Largaron... Carlos Gardel
Colección Musical No. 174
EMI – Odeon 4174, 1973
Impulsa la Música Argentina
As promised last week I would pay homage to the legendary Argentinian tango singer Carlos Gardel. I selected two songs from a handful of albums I have of his. The first is ¡Leguisamo Solo! from the album with the beautiful cover Legaron... Carlos Gardel, the second is Mi Buenos Aires Querido from Memorias de Carlos Gardel, an album with an ugly cover. Every major metropolitan city has its signature song it seems (New York, New York by Frank Sinatra, Aan die Amsterdamse Grachten, Oh Champs- Elysées, and so on) and Mi Buenos Aires Querido is the one for Buenos Aires.
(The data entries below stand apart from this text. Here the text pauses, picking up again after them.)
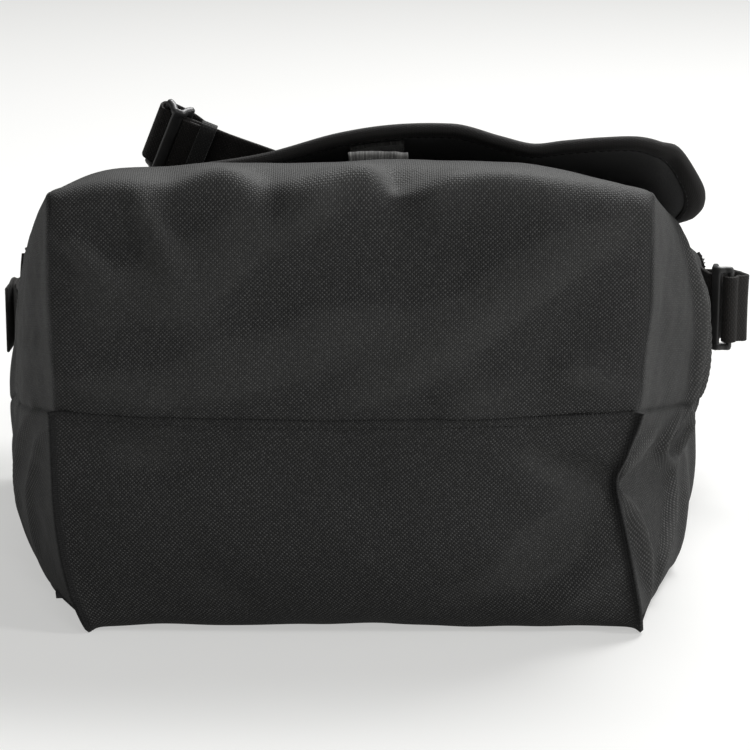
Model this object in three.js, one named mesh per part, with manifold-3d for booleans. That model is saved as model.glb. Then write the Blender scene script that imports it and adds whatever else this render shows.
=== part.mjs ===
// A messenger bag of black woven nylon, lying on its back panel: the base faces -Y, the mouth +Y and the front
// panel +Z. Lengths are millimetres. The body is laid out about its own middle line, and the group is moved at the
// end so that the origin is the middle of the bounding box's bottom face.
import * as THREE from "three";
import { mergeVertices } from "three/addons/utils/BufferGeometryUtils.js";
import Module from "manifold-3d";

// ---------------------------------------------------------------- driving dimensions
const BODY_LENGTH = 300; // base to mouth, measured along the floor
const BASE_WIDTH = 298;
const MOUTH_WIDTH = 392;
const BASE_HEIGHT = 232; // the side of the base, up to the sharp corner that the fold rounds off
const MOUTH_HEIGHT = 138;
const CROWN = 16; // how far the front stands above its side seams along the middle, at the base
const MOUTH_CROWN = 18; // and at the mouth
const BASE_BULGE = 14; // how far the base stands out of its side seams
const SEAM_HEIGHT = 118; // of the seam across the base
const SEAM_ARCH = 3; // how much higher that seam is in the middle
const SIDE_ROUND = 18; // the side seams round over at the top and the bottom of the base
const ROUND_SHRINK = 0.6; // and this much tighter for each millimetre inside them
const CREST_ROLL = { from: 190, pull: 225, over: 4, under: 2, out: 32 }; // the base's middle rolls into the front
const HEEL_ROLL = { to: 60, pull: 24, over: 4, out: 22 }; // and into the back
const FLATTEN = 2.6; // power of a panel's profile across it: higher is flatter in the middle
const SWELL_RAMP = 6; // a gusset reaches its swell over a sixth of its length
const SWELL_AT_BASE = 0.4; // share of the swell there
const CLOTH = 2; // a panel's thickness
const LINING = 0.8;
const GAP = 0.4; // between pieces that touch
const WEB_WIDTH = 40;
const WEB = 1.8; // webbing's thickness
const LEFT_HEIGHT = 98; // middle of the strap's left end above the floor
const RIGHT_HEIGHT = 113; // and of its right end

const FLAP_HALF = 174;
const FLAP_REACH = -80; // where the free edge lies
const FLAP_CORNER = 40;
const FLAP_LIFT = 6; // outer face above the front panel
const FLAP_BACK = 160; // outer face behind the mouth
const BACK_RISE = 72; // the back panel rounds up from the floor to this height at the mouth
const BACK_ROUND = 46; // and does so over this length
const FLAP_OUTER = 1.5;
const FLAP_LINING = 1.2;

const BASE_Y = -BODY_LENGTH / 2;
const MOUTH_Y = BODY_LENGTH / 2;
const BOX_CENTRE = new THREE.Vector2(14.046, 37.438); // of the whole bounding box, in the body's own layout

const NYLON = { color: 0x2c2c2b, roughness: 0.82, metalness: 0 };
const LINING_CLOTH = { color: 0x262524, roughness: 0.6, metalness: 0 };
const WEBBING = { color: 0x2c2926, roughness: 0.88, metalness: 0 };
const GROSGRAIN = { color: 0x242322, roughness: 0.8, metalness: 0 };
const PLASTIC = { color: 0x161617, roughness: 0.38, metalness: 0 };
const FOAM = { color: 0x3c3c3e, roughness: 0.95, metalness: 0 };
const PILE = { color: 0x565553, roughness: 0.98, metalness: 0 };
const ELASTIC = { color: 0x2a2928, roughness: 0.85, metalness: 0 };

const wasm = await Module();
wasm.setup();

const bag = new THREE.Group();

function add(name, geometry, finish) {
  const mesh = new THREE.Mesh(geometry, new THREE.MeshStandardMaterial(finish));
  mesh.name = name;
  bag.add(mesh);
  return mesh;
}

// ---------------------------------------------------------------- shaping helpers
const lerp = THREE.MathUtils.lerp;
const v3 = (x, y, z) => new THREE.Vector3(x, y, z);

// Moves each vertex of a geometry to where map(x, y, z) says.
function bend(geometry, map) {
  const place = geometry.getAttribute("position");
  const p = v3(0, 0, 0);
  for (let i = 0; i < place.count; i++) {
    p.fromBufferAttribute(place, i);
    place.setXYZ(i, ...map(p.x, p.y, p.z).toArray());
  }
  geometry.computeVertexNormals();
  return geometry;
}

// Values from the first knot to the last: each [count, knot] divides the stretch up to its knot evenly.
function rows(first, ...stretches) {
  const values = [first];
  for (const [count, knot] of stretches) {
    const start = values.at(-1);
    for (let i = 1; i <= count; i++) values.push(lerp(start, knot, i / count));
  }
  return values;
}

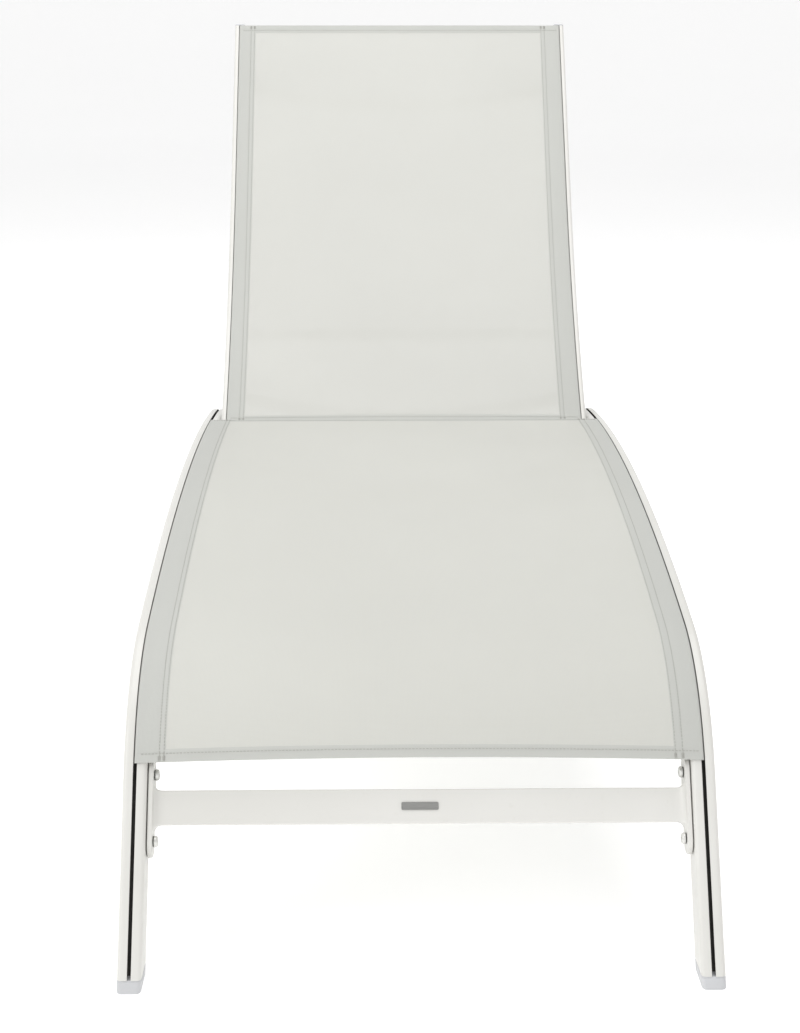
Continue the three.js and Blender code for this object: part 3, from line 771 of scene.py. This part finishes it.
def weld_bead(name, sign, half_span, place, stations=80, sides=8):
    """The rippled bead round a tube's end, against the rail."""
    slope = math.asin(half_span / bow_radius(half_span))
    points = []
    for k in range(stations):
        t = 2 * math.pi * k / stations
        ripple = 1 + BEAD_RIPPLE * math.sin(t * BEAD_RIPPLES)
        for j in range(sides):
            u = 2 * math.pi * j / sides
            reach = TUBE_R + 0.0010 * math.cos(u) * ripple
            x = sign * (half_span - 0.0012 + BEAD_R * math.sin(u) * ripple)
            depth = reach * math.cos(t) / math.cos(slope)
            points.append(place @ Vector((x, depth, reach * math.sin(t))))
    faces = ring_faces(stations, sides)
    last = (stations - 1) * sides
    for j in range(sides):
        nxt = (j + 1) % sides
        faces.append((last + j, last + nxt, nxt, j))
    return make_object(name, points, faces, [WHITE], 60.0)


def cross_tubes():
    spans = [
        (f"backrest_cross_tube_{name}", "backrest", BACK_INNER - GAP, back_route.matrix(at))
        for name, at in BACK_TUBES.items()
    ]
    seat_place = side_route.matrix(SEAT_TUBE_AT, 0.0, SIDE["depth"] / 2)
    spans.append(("seat_cross_tube", "frame", SIDE_INNER - GAP, seat_place))
    for node, body, half_span, place in spans:
        tube = bowed_tube(f"{node}.fine", half_span, place)
        install(tube, body, "white_aluminium", node)
        for side, sign in SIDES:
            bead = weld_bead(f"{node}_weld_{side}", sign, half_span, place)
            install(bead, body, "white_aluminium")


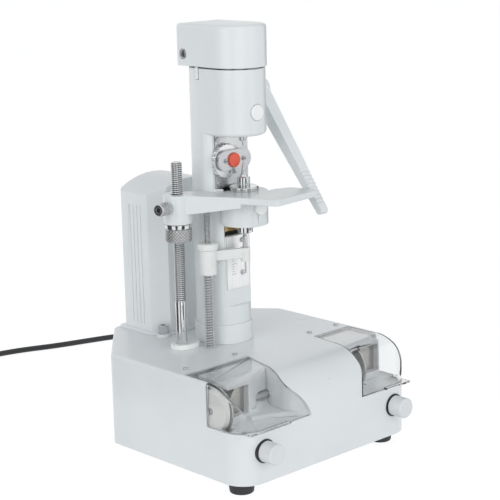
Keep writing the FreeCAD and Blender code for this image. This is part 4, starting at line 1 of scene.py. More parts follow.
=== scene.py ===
"""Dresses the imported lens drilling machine: surfaces, finishes, cord, studio and camera.

Lengths are metres in the frame of the CAD part: X to the operator's right, Y to the back, Z up, with the
floor at zero. Sizes that are written in millimetres go through the MM factor.
"""

from __future__ import annotations

import json
import logging
import math
import sys
from dataclasses import dataclass, field
from enum import Enum
from typing import Any, Sequence

import bmesh
import bpy
import numpy as np
from mathutils import Matrix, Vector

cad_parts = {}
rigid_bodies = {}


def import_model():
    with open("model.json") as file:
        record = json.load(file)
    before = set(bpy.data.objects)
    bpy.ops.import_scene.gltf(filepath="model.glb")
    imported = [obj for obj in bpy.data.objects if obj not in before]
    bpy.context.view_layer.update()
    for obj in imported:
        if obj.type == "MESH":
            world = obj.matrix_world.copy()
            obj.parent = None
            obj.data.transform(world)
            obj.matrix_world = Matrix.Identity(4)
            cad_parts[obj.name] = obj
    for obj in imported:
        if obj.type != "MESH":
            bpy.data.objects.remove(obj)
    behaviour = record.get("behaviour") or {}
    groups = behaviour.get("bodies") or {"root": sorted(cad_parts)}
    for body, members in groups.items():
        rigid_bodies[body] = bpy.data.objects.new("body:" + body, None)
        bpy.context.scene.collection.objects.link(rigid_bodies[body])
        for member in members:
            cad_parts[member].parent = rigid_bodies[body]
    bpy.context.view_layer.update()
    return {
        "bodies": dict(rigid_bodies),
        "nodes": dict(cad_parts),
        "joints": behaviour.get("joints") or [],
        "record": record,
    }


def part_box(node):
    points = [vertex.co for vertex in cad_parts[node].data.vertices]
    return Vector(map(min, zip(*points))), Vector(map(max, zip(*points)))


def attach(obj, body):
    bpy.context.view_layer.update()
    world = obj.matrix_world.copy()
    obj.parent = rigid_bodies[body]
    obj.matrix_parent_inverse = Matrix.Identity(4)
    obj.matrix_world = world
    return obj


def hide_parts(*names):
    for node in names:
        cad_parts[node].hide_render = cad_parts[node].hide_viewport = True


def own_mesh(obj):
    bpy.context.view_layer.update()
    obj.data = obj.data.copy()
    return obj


LOG = logging.getLogger("lens_drill")
MM = 0.001
COLUMN_Y = 26.1
CREASE = math.radians(32)
# Name of the attribute that marks groove roots for painted shade.
GROOVE_SHADE = "groove"

Colour = tuple[float, float, float]
Point = tuple[float, float, float]


class Axis(Enum):
    """The way in which a turned piece points."""

    UP = "up"
    RIGHT = "right"
    FRONT = "front"

    def basis(self) -> np.ndarray:
        """Rows that carry a piece's own x, y and z into the frame."""
        rows = {
            Axis.UP: ((1, 0, 0), (0, 1, 0), (0, 0, 1)),
            Axis.RIGHT: ((0, 1, 0), (0, 0, 1), (1, 0, 0)),
            Axis.FRONT: ((1, 0, 0), (0, 0, 1), (0, -1, 0)),
        }
        return np.array(rows[self], float)


class Grain(Enum):
    """How a metal's surface was worked."""

    PLAIN = "plain"
    BRUSHED = "brushed"
    TURNED = "turned"
    CAST = "cast"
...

A beautiful instrumental version of this can be found on Gato Barbieri's El Pampero, recorded live at the Montreux Jazz Festival in 1971. (Listen to Barbieri's version of Mi Buenos Aires Querido below as well). ¡Leguisamo Solo! was the opening number on my first mixed tape I made in 1999 consisting of Latin American music. It was then that I considered my Latin American thrift store record collection large enough to start making these tapes. I called it Just South of Texas, it was around the same time I compiled Just South of 1600, filled with Medieval music, again because I considered that (thrift store) collection large enough as well.
Carlos Gardel, the King of Tango, was born as Charles Gardes in Toulouse, France on December 11, 1890. His mother moved to Tierra del Fuego in Argentina because of the gold rush. Gardes spent his childhood in Buenos Aires and became an Argentinian citizen in 1923. In 1915 he was wounded as he was shot by, rumor has it, Che Guevara's father. On June 24, 1935, at the height of his career he died in a plane crash near Medellin, Colombia.
(source: Wikipedia)

Memorias de Carlos Gardel
Arcano DKL-3146
RCA Records, 1964
Manufactured in U.S.A.

Wednesday, May 2, 2012

Tango

Juan D'Arienzo y Alberto Echagüe – El Raje
Aquellas Canciones, Collectionista
RCA Victor 05(0131)01569
Made in Medellin, Colombia
There are plenty Argentinian steakhouses in Miami and therefore plenty of Argentinian Music in their thrift stores. I only visited one during my weekend in the big city but it yielded five Argentinian records. And when you mention Argentinian records you're talking tango. As a coincidence I had found another five in my hometown of Fort Myers just a week earlier. 5+5=10. Three by Carlos Gardel, two by Astor Piazolla, two of Juan D'Arienzo, two compilation records, and a record with music by Anibal Troilo. There's not a female to be spotted on none of those records but they're all good, without exception, they all carry that strong emotional heaviness that make you feel that Argentinians are higher in the spiritual hierarchy than you and me. More machismo for sure. Next week I will pay special attention to the music of Carlos Gardel, whose music I adore, but this week's song is from Juan D'Arienzo from an album collaborating with Alberto Echagüe. I had never heard of either of them but that doesn't mean anything. In fact they're both kings: "El rey del Lunfardo y el rey del compas". D'Arienzo (1900-1972) is the compas (beat) and Echagüe the Lunfardo (a dialect of Buenos Aires). D'Arienzo is the band leader and Echagüe the singer. The music must have been recorded in the 1940s but the record I have in front of me El Raje is much newer. The song Barajando is a tango, they all are, save for two milangos. Listen to Barajando.